With an impressive stylistically varied lineup, Untied’s tile-walled draught handles serve the silestone formica-topped bar area, two metal-wood stooled community tables, a few white chaired four-seaters and a small couched space.

The third brewmaster since opening in 2019, Andrew Slick (formerly of Triumph and Kane), mans the rear tanks.
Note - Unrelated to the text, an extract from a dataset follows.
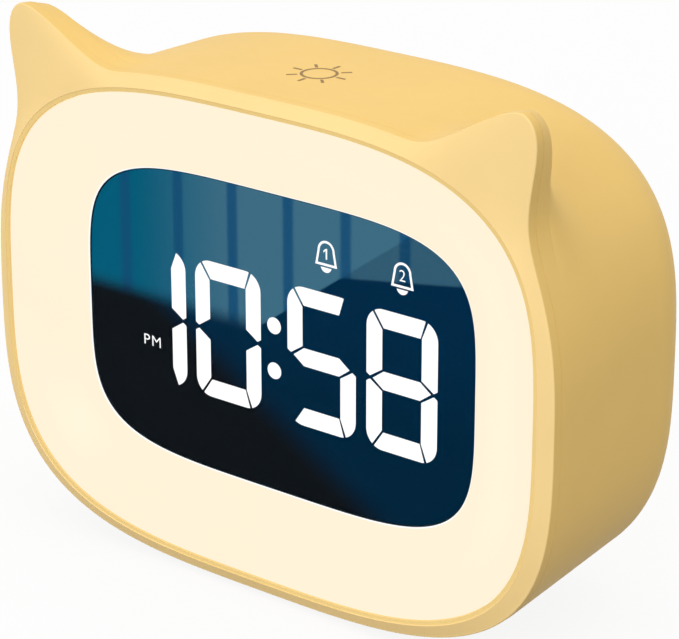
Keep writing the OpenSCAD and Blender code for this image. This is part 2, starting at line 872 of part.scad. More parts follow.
module housing_inside() {
  in_wall_at = inner_wall_at + into_wall;
  ring_r = speaker_r + speaker_ring_gap;
  at_corners(post_x, post_z) rod([0, 0], post_r, post_joint_at, in_wall_at);
  main_screws_at() rod([0, 0], board_post_r, main_board_back_at, in_wall_at);
  speaker_screws_at() rod([0, 0], speaker_post_r, speaker_flange_at, in_wall_at);
  difference() {
    rod([speaker_x, 0], ring_r + speaker_ring_t, speaker_flange_at, in_wall_at);
    rod([speaker_x, 0], ring_r, speaker_flange_at - 1, inner_wall_at);
  }
  battery_saddles();
  translate([0, front_y + touch_at, mid_z + inner_top - sensor_seat])
    cylinder(r = sensor_seat_r, h = sensor_seat + into_wall);
}

module housing_cuts() {
  head_at = post_joint_at + head_floor;
  at_corners(post_x, post_z) {
    rod([0, 0], counterbore_r, head_at, body_d + 1);
    rod([0, 0], screw_hole_r, post_joint_at - 1, head_at + 1);
  }
  main_screws_at()
    rod([0, 0], small_screw_r, main_board_back_at - 1, main_board_at + small_screw_l);
  speaker_screws_at()
    rod([0, 0], small_screw_r, speaker_flange_at - 1, speaker_flange_at + speaker_screw_l);
  for (i = [0:3])
    rod(button_at(i), button_d / 2 + running, inner_wall_at - 1, body_d + 1);
  slot = [knob_size[0] + slide_travel + 2 * knob_gap, knob_size[1] + 2 * knob_gap];
  block([controls_x, switch_z], slot, inner_wall_at - 1, body_d + 1);
  slab(inner_wall_at - 1, body_d + 1)
    translate([controls_x, usb_z]) stadium(usb_w + 2 * knob_gap, usb_h + 2 * knob_gap);
  grille_holes();
  foot_pockets();
}

module rear_housing() {
  color(shell_yellow) difference() {
    union() {
      housing_shell();
      housing_inside();
    }
    housing_cuts();
  }
}

module housing_screws() {
  seat = post_joint_at + head_floor;
  color(part_steel) at_corners(post_x, post_z)
    screw([0, 0], screw_r, screw_head_r, screw_head_h, seat, seat - screw_grip);
}

module foot(side, front) {
  color([0.9, 0.9, 0.88])
    translate([side * foot_pitch / 2, front_y + (front ? foot_front_at : foot_rear_at), 0])
      cylinder(r = foot_r, h = foot_top(front));
}

// ---------- main board ----------

module main_board() {
  color(board_green) difference() {
    block([main_board_x, main_board_z], [main_board_w, main_board_h],
          main_board_at, main_board_back_at);
    main_screws_at() rod([0, 0], small_screw_hole_r, 0, body_d);
  }
}

module main_board_screws() {
  color(part_steel) main_screws_at()
    screw([0, 0], small_screw_r, small_head_r, small_head_h, main_board_at,
          main_board_at + small_screw_l);
}

// Square chip on the board's front face; at is counted from the board's middle
module board_chip(at, size, t) {
  color(part_black) block([main_board_x, main_board_z] + at, size, main_board_at - t, main_board_at);
}

module controller_chip() {
  board_chip([0, 4], [7, 7], 1.4);
}

module audio_chip() {
  board_chip([-7, -8], [5, 4], 1.5);
}

module power_capacitor() {
  at = [main_board_x + 8, main_board_z + 14];
  can_r = 2.5;
  can_l = 5.4;
  color([0.2, 0.22, 0.3]) rod(at, can_r, main_board_at - can_l, main_board_at);
}

module clock_crystal() {
  at = [main_board_x - 8, main_board_z + 14];
  size = [8, 3];
  height = 3;
  color(part_steel) slab(main_board_at - height, main_board_at)
    translate(at) stadium(size[0], size[1]);
}

module usb_shell() {
  color(part_steel) slab(main_board_back_at, body_d - usb_set_back)
    translate([controls_x, usb_z]) difference() {
      stadium(usb_w, usb_h);
      stadium(usb_w - 2 * usb_wall, usb_h - 2 * usb_wall);
    }
}

module usb_tongue() {
  inside = [usb_w - 2 * usb_wall, usb_h - 2 * usb_wall];
  color(part_black) {
    slab(main_board_back_at, main_board_back_at + usb_base_t)
      translate([controls_x, usb_z]) stadium(inside[0], inside[1]);
    block([controls_x, usb_z], usb_tongue_size, main_board_back_at + usb_base_t / 2,
          body_d - usb_set_back - usb_tongue_short);
  }
}

module touch_sensor() {
  color(board_green)
    translate([0, front_y + touch_at, mid_z + inner_top - sensor_seat - sensor_t])
      cylinder(r = sensor_r, h = sensor_t);
}

// ---------- battery ----------

module battery_cell() {
  color([0.25, 0.5, 0.75]) {
    cell_rod(cell_r, cell_l - 2 * cell_cap_l);
    cell_rod(cell_cap_r, cell_l);
  }
}

module battery_pads() {
  color([0.85, 0.85, 0.8])
    for (side = [-1, 1])
      intersection() {
        difference() {
          cell_rod(cell_r + pad_t - pad_gap, body_w);
          cell_rod(cell_r + pad_gap, body_w);
        }
        block([side * saddle_x, cell_z - cell_r], [saddle_t, cell_r], 0, body_d);
      }
}

// ---------- speaker ----------

// Turned piece on the speaker's axis; a profile point is [radius, depth]
module turned(points) {
  translate([speaker_x, front_y, mid_z])
    rotate([-90, 0, 0]) rotate_extrude() polygon(points);
}

module speaker_gasket() {
  inner_r = speaker_r - gasket_w;
  from = inner_wall_at - gasket_t;
  color(part_black)
    turned([[inner_r, from], [speaker_r, from], [speaker_r, inner_wall_at], [inner_r, inner_wall_at]]);
}

module speaker_frame() {
  at = speaker_flange_at;
  rim = at + speaker_flange_t;
  land_r = speaker_r - basket_land;
  hub_r = magnet_r - basket_open;
  cup_at = at - basket_l;
  color(part_steel) turned([
    [speaker_r, at], [speaker_r, rim], [land_r, rim], [land_r, at + basket_t / 2],
    [magnet_r, cup_at + basket_t], [hub_r, cup_at + basket_t],
    [hub_r, cup_at], [magnet_r + basket_t, cup_at], [land_r + basket_t, at]
  ]);
}

module speaker_cone() {
  rim = speaker_flange_at + speaker_flange_t;
  edge_r = speaker_r - basket_land;
  roll_r = edge_r - cone_roll;
  neck = rim - cone_drop;
  tip = neck + dome_rise;
  color([0.2, 0.2, 0.22]) turned([
    [edge_r, rim - cone_t], [edge_r, rim], [roll_r, rim], [cone_apex_r, neck], [0, tip],
    [0, tip - cone_t], [cone_apex_r, neck - cone_t], [roll_r, rim - cone_t]
  ]);
}

module speaker_magnet() {
  at = speaker_flange_at - basket_l;
  color(part_black) rod([speaker_x, 0], magnet_r, at - magnet_l, at);
}

module speaker_screws() {
  color(part_steel) speaker_screws_at()
    screw([0, 0], small_screw_r, speaker_screw_head_r, speaker_screw_head_h, speaker_flange_at,
          speaker_flange_at + speaker_screw_l);
}

// ---------- switches and buttons ----------

module switch_case() {
  slot = [knob_post + slide_travel + 2 * knob_post_gap, knob_post + 2 * knob_post_gap];
  back = main_board_back_at + switch_case_h;
  color(part_steel) difference() {
    block([controls_x, switch_z], switch_case_size, main_board_back_at, back);
    block([controls_x, switch_z], slot, back - knob_post_in - knob_post_room, back + 1);
  }
}

module switch_knob() {
  at = [controls_x - slide_travel / 2, switch_z];
  back = main_board_back_at + switch_case_h;
  color([0.95, 0.94, 0.9]) {
    block(at, [knob_post, knob_post], back - knob_post_in, knob_under_at + knob_under / 2);
    block(at, knob_size, knob_under_at, body_d + knob_proud);
  }
}

module tact_switch(i) {
  color(part_black) difference() {
    block(button_at(i), [tact_w, tact_w], main_board_back_at, tact_back_at);
    rod(button_at(i), plunger_r + running,
        tact_back_at - plunger_in - plunger_room - button_travel, tact_back_at + 1);
  }
}

module plunger(i) {
  color([0.85, 0.85, 0.85])
    rod(button_at(i), plunger_r, tact_back_at - plunger_in, button_under_at);
}

module button(i) {
  color([0.98, 0.9, 0.68]) {
    rod(button_at(i), button_d / 2, button_under_at, body_d + button_proud);
    rod(button_at(i), button_d / 2 + button_flange_w, button_under_at,
        button_under_at + button_flange_t);
  }
}

front_bezel();
night_light_diffuser();
display_lens();
display_gasket();
display_reflector();
lit_segments();
unlit_segments();
colon_dots();
indicator_windows();
display_board();
display_leds();
display_board_screws();
night_light_board();
night_light_leds();
inner_frame();
rear_housing();
housing_screws();
foot(-1, true);  // foot_front_left
foot(1, true);  // foot_front_right
foot(-1, false);  // foot_rear_left
foot(1, false);  // foot_rear_right
main_board();
main_board_screws();
controller_chip();
audio_chip();
power_capacitor();
clock_crystal();
usb_shell();
usb_tongue();
touch_sensor();
battery_cell();
battery_pads();
speaker_gasket();
speaker_frame();
speaker_cone();
speaker_magnet();
speaker_screws();
switch_case();
switch_knob();
tact_switch(0);  // tact_switch_1
tact_switch(1);  // tact_switch_2
tact_switch(2);  // tact_switch_3
tact_switch(3);  // tact_switch_4
button(0);  // button_1
button(1);  // button_2
button(2);  // button_3
button(3);  // button_4
plunger(0);  // plunger_1
plunger(1);  // plunger_2
plunger(2);  // plunger_3
plunger(3);  // plunger_4
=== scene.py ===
"""Looks of a children's alarm clock with a night light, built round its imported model.

The front faces -Y, +X is to the right of someone who looks at the front, and +Z is up. Sizes are
written in millimetres. A place on the clock is (x, z, depth): x and z are counted from the middle
of the body, and depth runs backwards from the plane of the bezel's outer edge.
"""
import json
import logging
import math
from contextlib import contextmanager
from dataclasses import dataclass
from enum import Enum
from typing import Callable, Iterator, Sequence

import bmesh
import bpy
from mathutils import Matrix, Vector


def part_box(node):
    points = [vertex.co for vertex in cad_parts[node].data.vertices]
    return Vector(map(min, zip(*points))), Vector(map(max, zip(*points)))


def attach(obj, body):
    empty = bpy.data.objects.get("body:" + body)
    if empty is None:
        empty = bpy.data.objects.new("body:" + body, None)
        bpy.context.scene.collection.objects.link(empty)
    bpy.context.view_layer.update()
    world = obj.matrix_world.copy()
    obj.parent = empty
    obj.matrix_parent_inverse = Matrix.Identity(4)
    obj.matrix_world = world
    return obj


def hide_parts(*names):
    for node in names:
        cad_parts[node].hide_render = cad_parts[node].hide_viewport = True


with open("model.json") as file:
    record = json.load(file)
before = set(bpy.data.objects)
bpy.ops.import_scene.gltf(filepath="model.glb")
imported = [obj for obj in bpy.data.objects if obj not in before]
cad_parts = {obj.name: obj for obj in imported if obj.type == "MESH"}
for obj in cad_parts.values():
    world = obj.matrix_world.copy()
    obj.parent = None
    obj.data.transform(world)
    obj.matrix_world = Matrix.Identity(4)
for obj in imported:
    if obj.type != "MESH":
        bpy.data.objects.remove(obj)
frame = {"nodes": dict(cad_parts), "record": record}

log = logging.getLogger("clock")

MM = 0.001
Reach = Callable[[float], float]
Colour = tuple[float, float, float]
Axes = tuple[float, float, float]
Place = tuple[float, float]
WHITE: Colour = (1.0, 1.0, 1.0)
BLACK: Colour = (0.0, 0.0, 0.0)


# ---------------------------------------------------------------- shader graphs


def srgb(red: int, green: int, blue: int) -> Colour:
    """Turns a colour of 0 to 255 a channel into the linear values that shaders use.

    Args:
        red: Red channel.
        green: Green channel.
        blue: Blue channel.

    Returns:
        The three linear channels.
    """
    def linear(channel: int) -> float:
        """Returns one channel without its display curve."""
        share = channel / 255
        return share / 12.92 if share <= 0.04045 else ((share + 0.055) / 1.055) ** 2.4

    return linear(red), linear(green), linear(blue)


def toned(colour: Colour, share: float, lift: float = 0.0) -> Colour:
    """Returns a colour with each channel multiplied by share and raised by lift."""
    red, green, blue = (channel * share + lift for channel in colour)
    return red, green, blue


class Socket:
    """An output socket of a shader graph that can be used in arithmetic."""

    def __init__(self, graph: "Graph", output: bpy.types.NodeSocket) -> None:
        """Keeps the graph and the output that later nodes link to."""
        self.graph = graph
        self.output = output

    def _maths(self, operation: str, *values: "Socket | float") -> "Socket":
        """Adds one Math node.

        Args:
            operation: Blender's name of the operation.
            values: Its inputs, in order.

        Returns:
            The node's value.
        """
        inputs = dict(enumerate(values))
        return self.graph.node("ShaderNodeMath", {"operation": operation}, inputs).value(0)

    def __add__(self, other: "Socket | float") -> "Socket":
        """Returns the sum."""
        return self._maths("ADD", self, other)

    __radd__ = __add__

    def __sub__(self, other: "Socket | float") -> "Socket":
        """Returns the difference."""
        return self._maths("SUBTRACT", self, other)

    def __rsub__(self, other: "Socket | float") -> "Socket":
        """Returns the difference, with this socket taken away."""
        return self._maths("SUBTRACT", other, self)

    def __mul__(self, other: "Socket | float") -> "Socket":
        """Returns the product."""
        return self._maths("MULTIPLY", self, other)

    __rmul__ = __mul__

    def sine(self) -> "Socket":
        """Returns the sine of an angle in radians."""
        return self._maths("SINE", self)

    def fade(self, start: float, end: float) -> "Socket":
        """Rises smoothly from 0 at start to 1 at end.

        Args:
            start: Value that gives 0.
            end: Value that gives 1. It may be below start.

        Returns:
            The share between the two.
        """
        settings = {"interpolation_type": "SMOOTHSTEP"}
        inputs = {"Value": self, "From Min": start, "From Max": end}
        return self.graph.node("ShaderNodeMapRange", settings, inputs).value("Result")


class Node:
    """A node of a shader graph."""

    def __init__(self, graph: "Graph", made: bpy.types.Node) -> None:
        """Keeps the graph and Blender's own node."""
        self.graph = graph
        self.made = made

    def value(self, name: str | int = 0) -> Socket:
        """Returns one of the node's outputs."""
        return Socket(self.graph, self.made.outputs[name])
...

We discussed all things beer while I ran the gamut of drinking all the previously untried suds available this seasonally warm winter’s day.

Sweet coconut toasting fortified corn-sugared cream ale, Clacking Coconuts, leaving macaroon, roasted chestnut, vanilla cookie, and marshmallow daubs.

Toasted amber grain crisping received musky dry-hopped Huelle Melon tropicalia as bright orange-peeled yellow grapefruit sunshine upended astringent herbal grassiness with a clean vodka nip for Morning Breeze Pilsner, a nearly white winey IPA-fruited alternative.

Mild lemony yellow grapefruit bittering, sweet orange peel zesting and subtle guava-pineapple souring engaged soft-toned 4th Trip Around The Sun NEIPA, leaving latent earthen pine resin to contrast its creamy vanilla froth.

Candi-sugared butterscotch rum warmth guided Thresh Tripel, a superfine Belgian ale with caramelized banana, pineapple cake, butter pecan, orange marmalade and honeyed peach sweetness contrasting white peppered fungi funk.

Rummy dark candi-sugaring draped Neuhaus Quad, another worthy Belgian styler with spicy fig, date and plum sweetness picking up caramelized pecan, bourbon vanilla and honey-glazed hazelnut illusions.

A nearly perfect dark lager, Dada loaded Folgers-like coffee crystals upon dark-roast chocolate and treacly cocoa nuttiness in a dark-roast hop setting.

Bittersweet dark chocolate and hazelnut coffee tones enriched Left In The Dark Imperial Stout, letting leathery cherry tannins supply slight acidity to the creamed mocha mandate.

As for the bourbon barrel-aged Left In The Dark, its sweet bourbon vanilla warmth penetrated coffee-roasted caramelized chocolate goodness and whiskeyed rye swipe.